(Given instruction) Extract the lines from the first line of the records below through the line containing "from mathutils import Matrix", inclusive, and reproduce them exactly as written.

(Material provided)
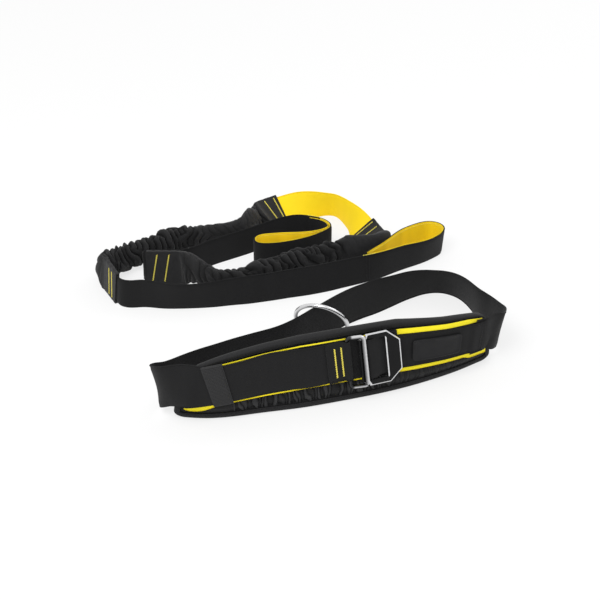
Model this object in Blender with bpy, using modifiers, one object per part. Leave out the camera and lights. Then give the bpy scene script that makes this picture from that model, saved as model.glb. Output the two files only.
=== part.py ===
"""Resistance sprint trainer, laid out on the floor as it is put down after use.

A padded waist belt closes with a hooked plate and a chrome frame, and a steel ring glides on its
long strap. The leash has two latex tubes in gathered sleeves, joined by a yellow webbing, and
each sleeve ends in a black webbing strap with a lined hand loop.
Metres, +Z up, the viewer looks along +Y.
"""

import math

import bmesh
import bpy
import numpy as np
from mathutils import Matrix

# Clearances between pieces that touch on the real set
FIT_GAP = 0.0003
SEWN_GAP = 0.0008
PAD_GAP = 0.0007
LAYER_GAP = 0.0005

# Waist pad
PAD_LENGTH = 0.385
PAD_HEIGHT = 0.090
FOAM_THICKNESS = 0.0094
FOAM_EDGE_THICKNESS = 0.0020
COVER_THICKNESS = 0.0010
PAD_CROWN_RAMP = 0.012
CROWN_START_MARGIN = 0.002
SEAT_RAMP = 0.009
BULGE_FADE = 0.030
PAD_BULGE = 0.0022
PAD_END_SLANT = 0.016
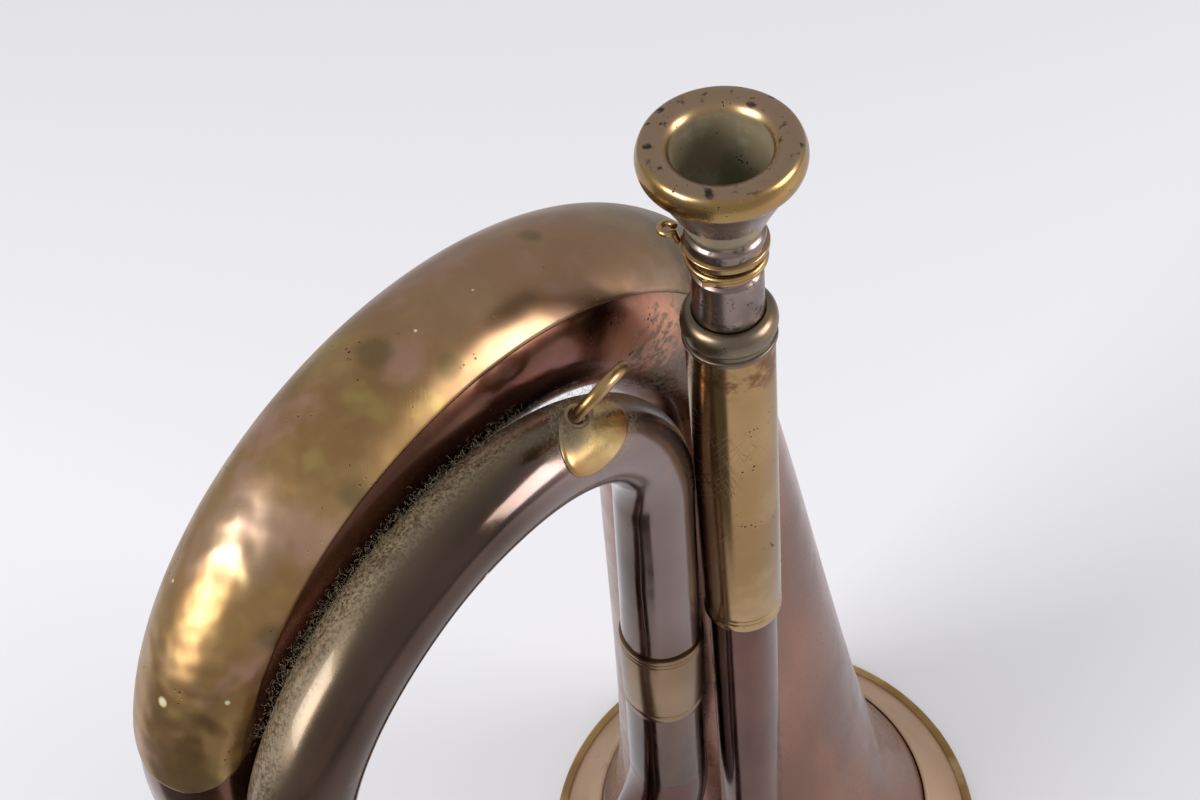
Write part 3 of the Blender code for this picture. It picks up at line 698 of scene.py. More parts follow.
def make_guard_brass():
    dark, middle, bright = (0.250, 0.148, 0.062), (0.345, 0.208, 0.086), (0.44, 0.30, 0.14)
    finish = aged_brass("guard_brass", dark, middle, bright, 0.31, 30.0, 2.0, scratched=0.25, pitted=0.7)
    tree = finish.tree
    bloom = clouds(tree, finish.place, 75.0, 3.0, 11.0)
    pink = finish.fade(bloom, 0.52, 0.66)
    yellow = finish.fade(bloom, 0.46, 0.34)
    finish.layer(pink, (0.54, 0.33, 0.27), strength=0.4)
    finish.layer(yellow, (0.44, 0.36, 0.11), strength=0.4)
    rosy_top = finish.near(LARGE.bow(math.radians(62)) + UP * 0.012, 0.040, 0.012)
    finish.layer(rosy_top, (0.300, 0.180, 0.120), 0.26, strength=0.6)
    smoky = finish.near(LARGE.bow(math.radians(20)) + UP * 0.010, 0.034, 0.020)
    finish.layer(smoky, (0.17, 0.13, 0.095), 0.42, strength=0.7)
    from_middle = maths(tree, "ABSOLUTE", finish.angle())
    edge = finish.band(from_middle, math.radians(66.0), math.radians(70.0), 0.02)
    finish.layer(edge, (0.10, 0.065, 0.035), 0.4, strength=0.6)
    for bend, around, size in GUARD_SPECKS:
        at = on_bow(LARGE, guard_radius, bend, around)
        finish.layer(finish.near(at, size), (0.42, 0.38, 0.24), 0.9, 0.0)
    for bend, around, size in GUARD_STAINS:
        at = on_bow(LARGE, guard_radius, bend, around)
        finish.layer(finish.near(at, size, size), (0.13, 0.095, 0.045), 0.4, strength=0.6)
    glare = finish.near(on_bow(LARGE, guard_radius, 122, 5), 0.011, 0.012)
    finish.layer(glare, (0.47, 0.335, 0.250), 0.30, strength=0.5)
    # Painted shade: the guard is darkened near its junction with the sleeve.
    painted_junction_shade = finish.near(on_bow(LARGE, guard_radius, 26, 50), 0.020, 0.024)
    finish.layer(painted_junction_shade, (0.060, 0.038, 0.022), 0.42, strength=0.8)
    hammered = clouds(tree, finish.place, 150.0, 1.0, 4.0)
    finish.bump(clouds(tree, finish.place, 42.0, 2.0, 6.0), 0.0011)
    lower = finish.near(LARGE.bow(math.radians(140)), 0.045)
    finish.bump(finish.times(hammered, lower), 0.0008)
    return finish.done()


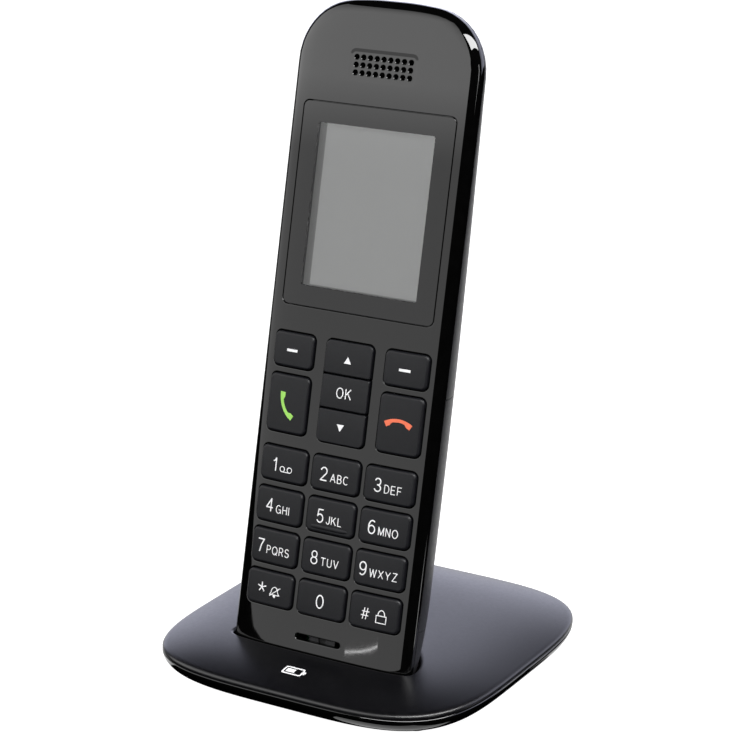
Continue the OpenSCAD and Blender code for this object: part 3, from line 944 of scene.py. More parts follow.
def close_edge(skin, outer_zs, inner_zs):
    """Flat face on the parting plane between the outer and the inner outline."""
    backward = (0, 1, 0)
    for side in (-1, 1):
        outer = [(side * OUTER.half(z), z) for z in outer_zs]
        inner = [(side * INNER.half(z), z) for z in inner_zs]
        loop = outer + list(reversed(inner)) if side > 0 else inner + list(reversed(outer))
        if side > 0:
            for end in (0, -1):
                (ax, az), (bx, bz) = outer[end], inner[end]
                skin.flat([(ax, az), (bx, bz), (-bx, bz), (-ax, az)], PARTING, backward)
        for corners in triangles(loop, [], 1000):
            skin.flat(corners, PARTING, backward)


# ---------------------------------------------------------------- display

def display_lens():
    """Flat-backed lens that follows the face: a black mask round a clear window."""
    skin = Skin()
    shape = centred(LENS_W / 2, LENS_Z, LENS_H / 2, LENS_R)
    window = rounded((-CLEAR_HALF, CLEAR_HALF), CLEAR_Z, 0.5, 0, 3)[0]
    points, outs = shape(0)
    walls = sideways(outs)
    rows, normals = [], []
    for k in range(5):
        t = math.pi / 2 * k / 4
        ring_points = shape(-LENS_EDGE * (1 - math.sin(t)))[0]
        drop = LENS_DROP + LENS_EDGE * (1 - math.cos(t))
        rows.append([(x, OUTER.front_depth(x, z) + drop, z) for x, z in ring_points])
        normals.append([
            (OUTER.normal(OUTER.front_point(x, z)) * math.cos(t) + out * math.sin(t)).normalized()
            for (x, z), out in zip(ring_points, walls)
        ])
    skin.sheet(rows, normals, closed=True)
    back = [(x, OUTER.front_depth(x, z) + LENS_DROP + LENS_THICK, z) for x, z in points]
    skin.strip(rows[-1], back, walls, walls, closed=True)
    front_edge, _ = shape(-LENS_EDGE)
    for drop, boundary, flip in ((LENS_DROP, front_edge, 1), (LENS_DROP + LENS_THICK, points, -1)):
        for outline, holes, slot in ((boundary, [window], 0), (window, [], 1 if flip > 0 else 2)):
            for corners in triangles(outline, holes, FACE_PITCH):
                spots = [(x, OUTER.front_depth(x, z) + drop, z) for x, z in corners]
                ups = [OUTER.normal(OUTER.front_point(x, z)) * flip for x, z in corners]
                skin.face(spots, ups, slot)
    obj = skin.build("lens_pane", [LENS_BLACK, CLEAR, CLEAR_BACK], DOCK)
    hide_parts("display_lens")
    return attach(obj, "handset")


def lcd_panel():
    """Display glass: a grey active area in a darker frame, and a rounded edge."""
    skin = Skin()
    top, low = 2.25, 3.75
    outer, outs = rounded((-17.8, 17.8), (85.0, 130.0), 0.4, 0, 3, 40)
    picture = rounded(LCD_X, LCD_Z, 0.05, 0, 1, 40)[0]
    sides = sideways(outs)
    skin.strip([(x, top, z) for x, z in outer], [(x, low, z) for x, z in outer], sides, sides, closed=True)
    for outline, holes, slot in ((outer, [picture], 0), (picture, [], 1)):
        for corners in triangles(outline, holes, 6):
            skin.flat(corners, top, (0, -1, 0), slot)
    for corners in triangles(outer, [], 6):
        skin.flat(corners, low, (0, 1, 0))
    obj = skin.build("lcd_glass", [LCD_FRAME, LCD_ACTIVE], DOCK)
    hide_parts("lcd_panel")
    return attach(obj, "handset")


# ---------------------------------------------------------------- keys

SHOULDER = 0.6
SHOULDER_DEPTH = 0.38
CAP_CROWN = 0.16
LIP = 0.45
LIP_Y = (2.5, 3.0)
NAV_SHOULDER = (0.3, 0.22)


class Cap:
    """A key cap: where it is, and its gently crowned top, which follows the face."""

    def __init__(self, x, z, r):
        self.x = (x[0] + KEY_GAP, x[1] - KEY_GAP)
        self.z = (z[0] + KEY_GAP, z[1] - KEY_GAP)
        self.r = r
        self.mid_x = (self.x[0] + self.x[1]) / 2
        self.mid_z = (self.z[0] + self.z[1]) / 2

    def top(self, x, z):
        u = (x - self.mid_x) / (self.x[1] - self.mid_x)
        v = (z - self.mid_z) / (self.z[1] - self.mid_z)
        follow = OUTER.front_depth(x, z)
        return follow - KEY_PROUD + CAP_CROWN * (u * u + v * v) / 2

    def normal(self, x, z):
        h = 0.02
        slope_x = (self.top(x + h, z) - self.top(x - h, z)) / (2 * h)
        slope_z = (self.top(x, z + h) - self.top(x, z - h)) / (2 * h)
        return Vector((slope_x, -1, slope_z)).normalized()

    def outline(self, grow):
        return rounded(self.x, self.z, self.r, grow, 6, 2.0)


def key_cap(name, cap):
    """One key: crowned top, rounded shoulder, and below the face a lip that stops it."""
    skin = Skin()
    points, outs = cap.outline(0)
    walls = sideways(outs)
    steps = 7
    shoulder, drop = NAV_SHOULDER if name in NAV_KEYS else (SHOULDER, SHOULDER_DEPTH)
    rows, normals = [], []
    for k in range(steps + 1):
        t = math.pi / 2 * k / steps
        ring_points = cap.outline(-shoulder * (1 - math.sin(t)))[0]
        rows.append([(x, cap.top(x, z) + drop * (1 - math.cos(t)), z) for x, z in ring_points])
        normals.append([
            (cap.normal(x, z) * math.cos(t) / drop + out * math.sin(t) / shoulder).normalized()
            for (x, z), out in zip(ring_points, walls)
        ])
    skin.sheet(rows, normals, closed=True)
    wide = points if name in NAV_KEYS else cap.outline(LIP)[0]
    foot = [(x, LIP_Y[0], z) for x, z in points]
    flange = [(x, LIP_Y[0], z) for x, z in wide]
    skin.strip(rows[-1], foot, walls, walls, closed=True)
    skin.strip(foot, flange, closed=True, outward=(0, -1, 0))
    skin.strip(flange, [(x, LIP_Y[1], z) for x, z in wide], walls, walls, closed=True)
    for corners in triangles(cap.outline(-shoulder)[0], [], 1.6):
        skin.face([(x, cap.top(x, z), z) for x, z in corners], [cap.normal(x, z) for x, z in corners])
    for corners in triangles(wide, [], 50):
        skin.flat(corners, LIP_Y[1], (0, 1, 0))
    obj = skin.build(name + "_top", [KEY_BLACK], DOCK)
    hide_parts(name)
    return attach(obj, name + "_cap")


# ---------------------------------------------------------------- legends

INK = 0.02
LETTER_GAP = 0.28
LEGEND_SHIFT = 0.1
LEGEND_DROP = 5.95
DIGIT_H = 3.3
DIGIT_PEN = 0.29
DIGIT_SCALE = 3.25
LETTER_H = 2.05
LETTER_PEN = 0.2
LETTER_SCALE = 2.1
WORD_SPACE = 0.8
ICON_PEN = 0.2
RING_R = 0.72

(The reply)
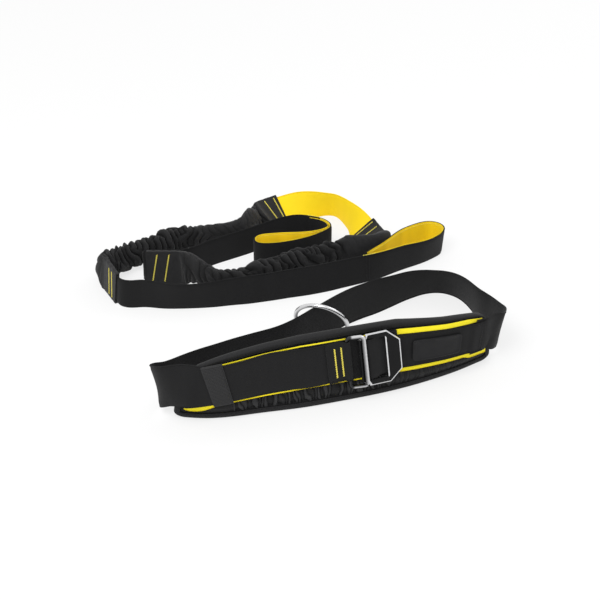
Model this object in Blender with bpy, using modifiers, one object per part. Leave out the camera and lights. Then give the bpy scene script that makes this picture from that model, saved as model.glb. Output the two files only.
=== part.py ===
"""Resistance sprint trainer, laid out on the floor as it is put down after use.

A padded waist belt closes with a hooked plate and a chrome frame, and a steel ring glides on its
long strap. The leash has two latex tubes in gathered sleeves, joined by a yellow webbing, and
each sleeve ends in a black webbing strap with a lined hand loop.
Metres, +Z up, the viewer looks along +Y.
"""

import math

import bmesh
import bpy
import numpy as np
from mathutils import Matrix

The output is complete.